State v. Raper

141 Mo. 327 | Mo. | 1897

Sherwood, J.

— The defendant was indicted for an assault with malice aforethought upon one James Long with a deadly and dangerous weapon, to wit, a large heavy glass bottle, and for striking, beating and wounding him with the same, with intent to kill and murder. The indictment is founded upon section 3489, Revised Statutes 1889.

The jury found defendant guilty of an assault with intent to kill, but- without malice, and assessed his punishment at two years in the penitentiary. The evidence, although there was some conflict, was amply sufficient to support the verdict, and the instructions were all that the evidence required for the information of the jury.
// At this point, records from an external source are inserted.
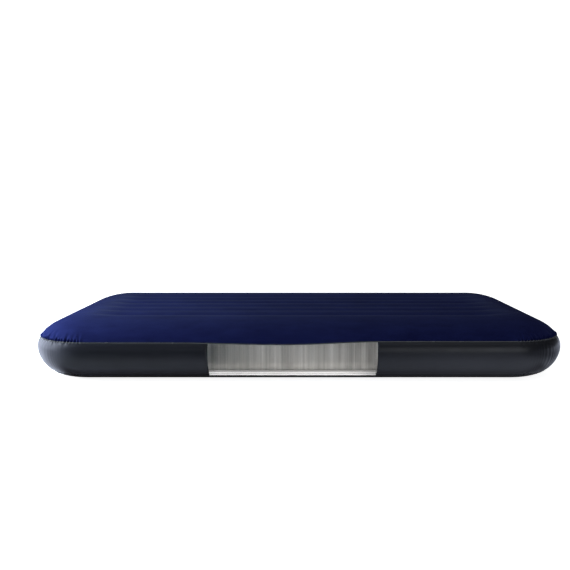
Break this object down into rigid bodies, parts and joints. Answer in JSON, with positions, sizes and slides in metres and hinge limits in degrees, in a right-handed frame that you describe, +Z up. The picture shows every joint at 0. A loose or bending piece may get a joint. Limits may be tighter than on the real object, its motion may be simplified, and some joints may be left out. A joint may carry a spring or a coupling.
{
  "type": "air mattress",
  "caption": "Long low inflatable mattress with rounded edges, a flocked ridged top, a seamed side wall with a see-through section, upright fibre walls inside and a capped plug valve.",
  "frame": {"origin": "middle of the underside, on the floor", "axes": "+X from the foot end (valve) to the head end, +Y from the near long side (window) to the far one, +Z up"},
  "size_m": [1.9274, 0.9898, 0.22],
  "materials": {
    "flocked_top": "flocked velvet",
    "wall_vinyl": "semi-gloss",
    "clear_vinyl": "clear, soft gloss",
    "bottom_vinyl": "satin",
    "fibre_yarn": "fine upright yarns",
    "weld_strip": "satin",
    "valve_body": "satin",
    "valve_plug": "satin",
    "valve_cap": "satin",
    "seal_rubber": "matte",
    "pin_plastic": "satin",
    "flap_plastic": "satin"
  },
  "bodies": {
    "mattress": {"top_panel": "flocked_top", "side_wall": "wall_vinyl", "side_window": "clear_vinyl", "bottom_panel": "bottom_vinyl", "fibre_wall_1": "fibre_yarn", "fibre_wall_2": "fibre_yarn", "fibre_wall_3": "fibre_yarn", "fibre_wall_4": "fibre_yarn", "fibre_wall_5": "fibre_yarn", "fibre_wall_6": "fibre_yarn", "fibre_wall_7": "fibre_yarn", "top_strip_1": "weld_strip", "top_strip_2": "weld_strip", "top_strip_3": "weld_strip", "top_strip_4": "weld_strip", "top_strip_5": "weld_strip", "top_strip_6": "weld_strip", "top_strip_7": "weld_strip", "bottom_strip_1": "weld_strip", "bottom_strip_2": "weld_strip", "bottom_strip_3": "weld_strip", "bottom_strip_4": "weld_strip", "bottom_strip_5": "weld_strip", "bottom_strip_6": "weld_strip", "bottom_strip_7": "weld_strip", "valve_base": "valve_body", "plug_tether": "valve_plug"},
    "plug": {"valve_plug": "valve_plug", "plug_seal": "seal_rubber", "flap_pin": "pin_plastic", "cap_strap": "valve_cap"},
    "flap": {"check_flap": "flap_plastic"},
    "cap": {"inflation_cap": "valve_cap", "cap_gasket": "seal_rubber"}
  },
  "joints": [
    {"name": "plug_pull", "type": "slide", "parent": "mattress", "child": "plug", "axis": [-1, 0, 0], "range_m": [0, 0.03], "deforming": ["plug_tether"]},
    {"name": "cap_hinge", "type": "hinge", "parent": "plug", "child": "cap", "pos_m": [-0.965, 0.15, 0.122], "axis": [0, 1, 0], "range_deg": [0, 130]},
    {"name": "flap_hinge", "type": "hinge", "parent": "plug", "child": "flap", "pos_m": [-0.9374, 0.15, 0.1173], "axis": [0, -1, 0], "range_deg": [0, 50], "stiffness_Nm_per_rad": 0.0001, "springref_deg": -11.46}
  ]
}
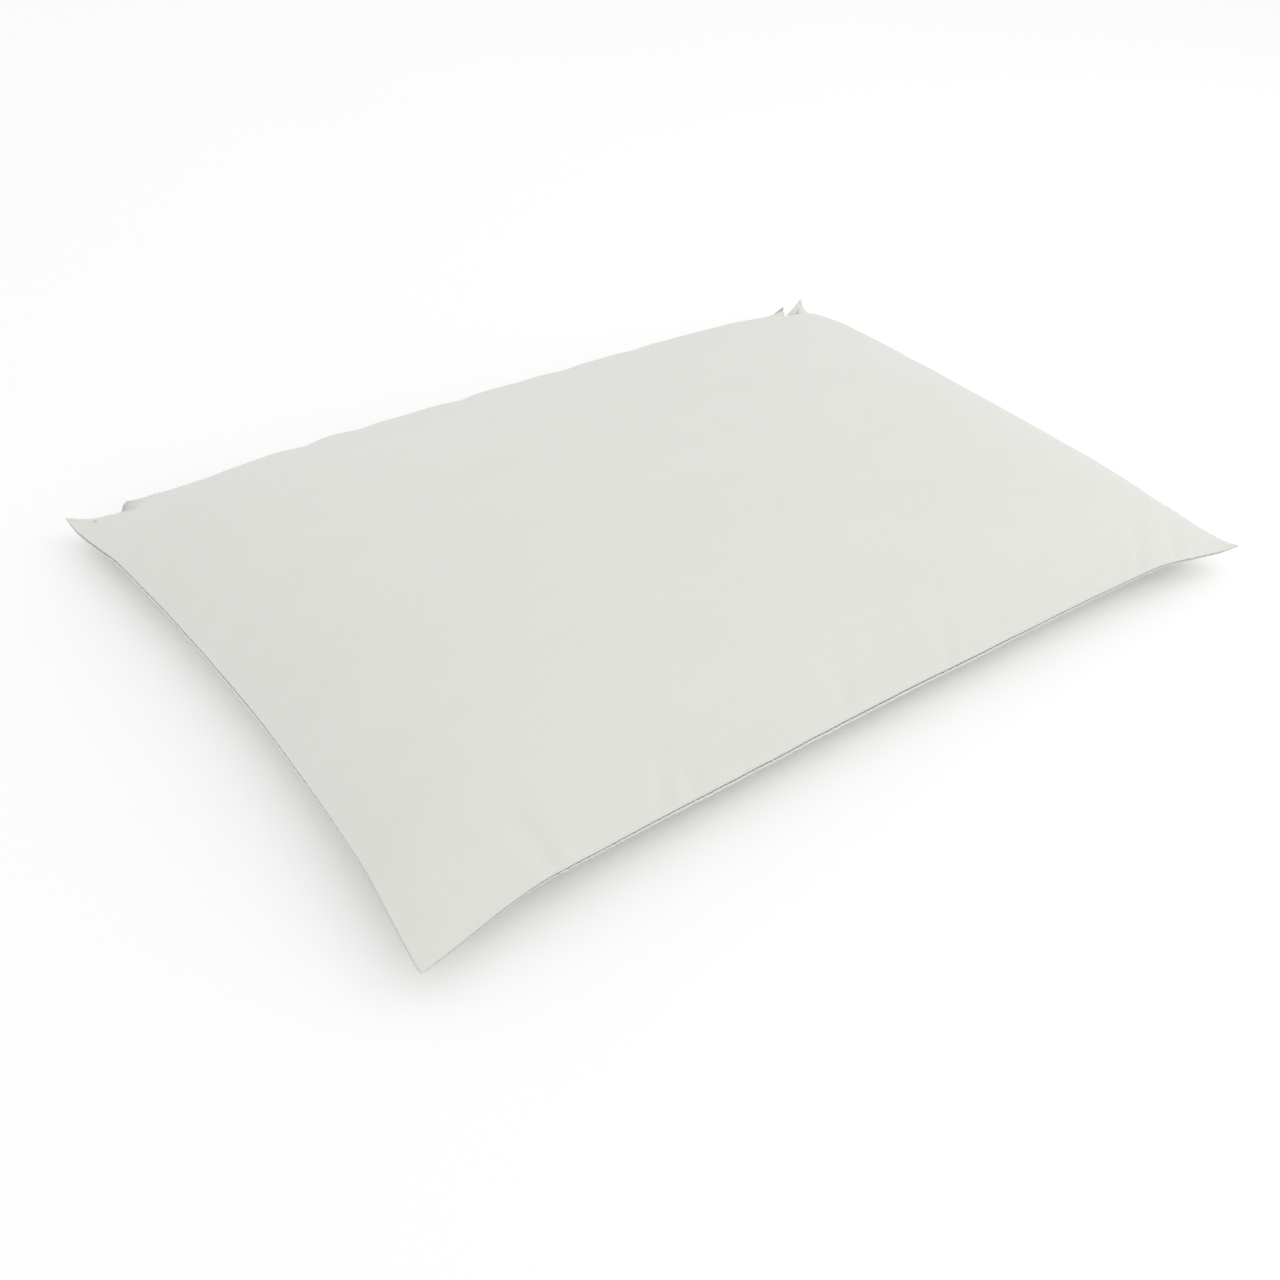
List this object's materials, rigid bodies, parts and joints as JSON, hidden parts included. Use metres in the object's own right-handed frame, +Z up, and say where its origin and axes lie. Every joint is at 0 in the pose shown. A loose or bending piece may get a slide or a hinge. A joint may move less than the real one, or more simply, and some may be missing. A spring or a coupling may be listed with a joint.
{
  "type": "bed pillow",
  "caption": "White cotton bed pillow, 50 by 70 cm, in a zipped cover with pointed corners, softly domed, with a coil zip in one long edge.",
  "frame": {"origin": "middle of the pillow's footprint, at the bed surface it rests on", "axes": "+X along the long edges towards the closed end of the zip, +Y across towards the long edge that holds the zip, +Z up"},
  "size_m": [0.712, 0.49, 0.092],
  "materials": {
    "cover_cotton": "plain fine weave, matt",
    "ticking": "plain weave, matt",
    "polyester_fibre": "soft loose fibre",
    "sewing_thread": "spun thread",
    "zip_tape": "woven tape",
    "zip_coil": "satin",
    "zip_metal": "satin enamel",
    "label_tape": "smooth woven tape, blank"
  },
  "bodies": {
    "pillow": {"cover_top_panel": "cover_cotton", "cover_bottom_panel": "cover_cotton", "cover_seam_thread": "sewing_thread", "zip_stitching_upper": "sewing_thread", "zip_stitching_lower": "sewing_thread", "zip_tape_upper": "zip_tape", "zip_tape_lower": "zip_tape", "zip_coil_upper": "zip_coil", "zip_coil_lower": "zip_coil", "zip_top_stops": "zip_metal", "zip_bottom_stop": "zip_metal", "inner_ticking_top": "ticking", "inner_ticking_bottom": "ticking", "inner_seam_thread": "sewing_thread", "fibre_fill": "polyester_fibre", "care_label": "label_tape"},
    "zip_slider": {"zip_slider_body": "zip_metal"},
    "zip_pull": {"zip_pull_tab": "zip_metal"}
  },
  "joints": [
    {"name": "zip_slide", "type": "slide", "parent": "pillow", "child": "zip_slider", "axis": [1, 0, 0], "range_m": [-0.604, 0]},
    {"name": "pull_flip", "type": "hinge", "parent": "zip_slider", "child": "zip_pull", "pos_m": [0.3045, 0.2344, 0.022], "axis": [0, 0, 1], "range_deg": [-6, 136]}
  ]
}
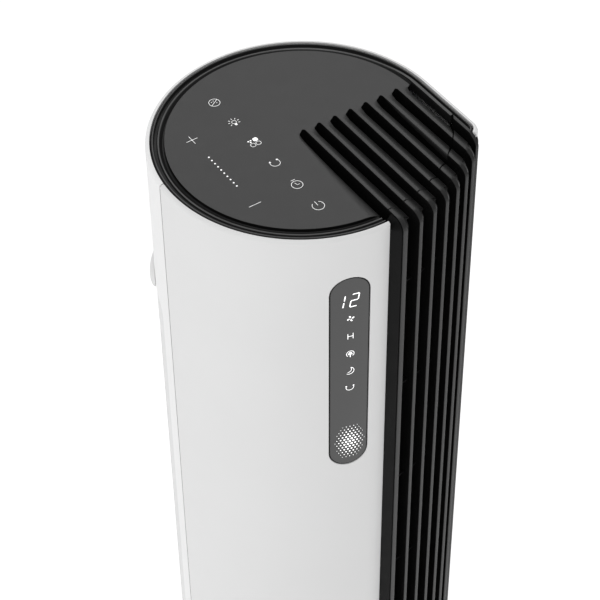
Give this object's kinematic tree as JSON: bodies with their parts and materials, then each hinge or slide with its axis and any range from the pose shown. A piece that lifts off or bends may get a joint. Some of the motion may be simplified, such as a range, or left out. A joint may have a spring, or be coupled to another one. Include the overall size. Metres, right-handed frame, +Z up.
{
  "type": "evaporative cooler",
  "caption": "Slim round tower air cooler: upright outlet grille at one front corner, flat touch top, tall lit window, rear intake door with wet pad, water tank, swivelling round base.",
  "frame": {"origin": "on the floor, under the four feet, on the axis that the tower swivels about, which is the centre of the round base", "axes": "+Z up; the air leaves the upright grille towards -Y and +X; the intake door and the water tank face +Y"},
  "size_m": [0.3, 0.3, 1],
  "materials": {
    "white_plastic": "smooth white moulding with a soft sheen",
    "dark_plastic": "finely grained dark grey",
    "black_plastic": "satin black",
    "smoked_window": "smoked glossy window over a lit display",
    "grey_plastic": "plain grey inner moulding",
    "steel": "bright drawn steel",
    "zinc": "zinc-plated",
    "rubber": "black rubber",
    "circuit_board": "green solder mask",
    "clear_plastic": "clear, slightly blue",
    "pad_fibre": "corrugated kraft paper, brown",
    "brass": "plain brass"
  },
  "bodies": {
    "base": {"base_shell": "white_plastic", "base_plate": "black_plastic", "base_ballast": "zinc", "turntable_race": "grey_plastic", "oscillation_motor": "steel", "mains_inlet": "black_plastic", "rubber_foot_1": "rubber", "rubber_foot_2": "rubber", "rubber_foot_3": "rubber", "rubber_foot_4": "rubber", "base_screw_1": "steel", "base_screw_2": "steel", "base_screw_3": "steel", "base_screw_4": "steel"},
    "pinion": {"oscillation_pinion": "grey_plastic"},
    "tower": {"tower_floor": "grey_plastic", "oscillation_gear": "grey_plastic", "hub_retainer": "steel", "front_shell": "white_plastic", "rear_shell": "white_plastic", "front_grille": "black_plastic", "top_cover": "dark_plastic", "top_rim": "black_plastic", "lower_liner": "black_plastic", "top_baffle": "black_plastic", "display_window": "smoked_window", "display_board": "circuit_board", "touch_board": "circuit_board", "control_board": "circuit_board", "ioniser_module": "black_plastic", "motor_deck": "grey_plastic", "blower_base_plate": "black_plastic", "blower_top_plate": "black_plastic", "blower_scroll": "black_plastic", "blower_tongue": "black_plastic", "blower_motor": "zinc", "motor_bush_1": "rubber", "motor_bush_2": "rubber", "motor_bush_3": "rubber", "upper_bearing": "brass", "water_tray": "grey_plastic", "drip_tray": "grey_plastic", "sump_tray": "grey_plastic", "port_seal": "rubber", "pump_body": "black_plastic", "riser_hose": "clear_plastic", "float_bracket": "grey_plastic", "float_pin": "steel"},
    "blower": {"blower_shaft": "steel", "blower_wheel": "black_plastic"},
    "impeller": {"pump_impeller": "white_plastic"},
    "float": {"float_arm": "white_plastic"},
    "tank": {"water_tank": "clear_plastic", "tank_front": "white_plastic", "level_window": "clear_plastic", "tank_valve": "brass"},
    "door": {"rear_door": "white_plastic", "door_grip": "white_plastic", "pad_frame": "grey_plastic", "cooling_pad": "pad_fibre"}
  },
  "joints": [
    {"name": "tower_oscillation", "type": "hinge", "parent": "base", "child": "tower", "pos_m": [0, 0, 0.05], "axis": [0, 0, 1], "range_deg": [-40, 40]},
    {"name": "pinion_spin", "type": "hinge", "parent": "base", "child": "pinion", "pos_m": [0, 0.048, 0.034], "axis": [0, 0, 1], "range_deg": [-125, 125]},
    {"name": "blower_spin", "type": "hinge", "parent": "tower", "child": "blower", "pos_m": [-0.006, 0.006, 0.6], "axis": [0, 0, 1], "continuous": true},
    {"name": "impeller_spin", "type": "hinge", "parent": "tower", "child": "impeller", "pos_m": [-0.032, -0.07, 0.072], "axis": [0, 0, 1], "continuous": true},
    {"name": "float_pivot", "type": "hinge", "parent": "tower", "child": "float", "pos_m": [0.034, -0.056, 0.14], "axis": [-1, 0, 0], "range_deg": [0, 28]},
    {"name": "tank_slide", "type": "slide", "parent": "tower", "child": "tank", "axis": [0, 1, 0], "range_m": [0, 0.17]},
    {"name": "door_release", "type": "slide", "parent": "tower", "child": "door", "axis": [0, 1, 0], "range_m": [0, 0.12]}
  ],
  "couplings": [
    {"joint": "pinion_spin", "follows": "tower_oscillation", "ratio": -3}
  ]
}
There was no error in admitting testimony of defendant going into the house where there was a “play party” in progress and cursing Barlow. There are several reasons why the admission of such evidence was not erroneous; First, because it had a tendency to show the quo animo on the part of defendant in going into a private house and a peaceful assemblage of young people and raising a disturbance, armed or apparently armed with a deadly weapon; second, the evidence offered was a part of the transaction and of

*329the res gestae, and served to elucidate the whole. State v. Kennade, 121 Mo. loc. cit. 413, and cases cited. Without this evidence, Long, who was altogether in the right, would have appeared to have been the causeless agressor and altogether in the wrong; and, third, it showed such circumstances as fully justified Long, whose house it was, to order defendant out and to take all necessary means to enforce that order, and at the same time secure his own safety. It was his house and he had a right to protect it against any peace-disturbing, profane intruder, even if necessary to the taking of life. Morgan v. Durfee, 69 Mo. 469; State v. Pollard, 139 Mo. 220. For this reason Long had the right to draw and open his knife and hold it in his hand ready for use when he went toward defendant and ordered him out of his house. He made no attempt, however, to use it.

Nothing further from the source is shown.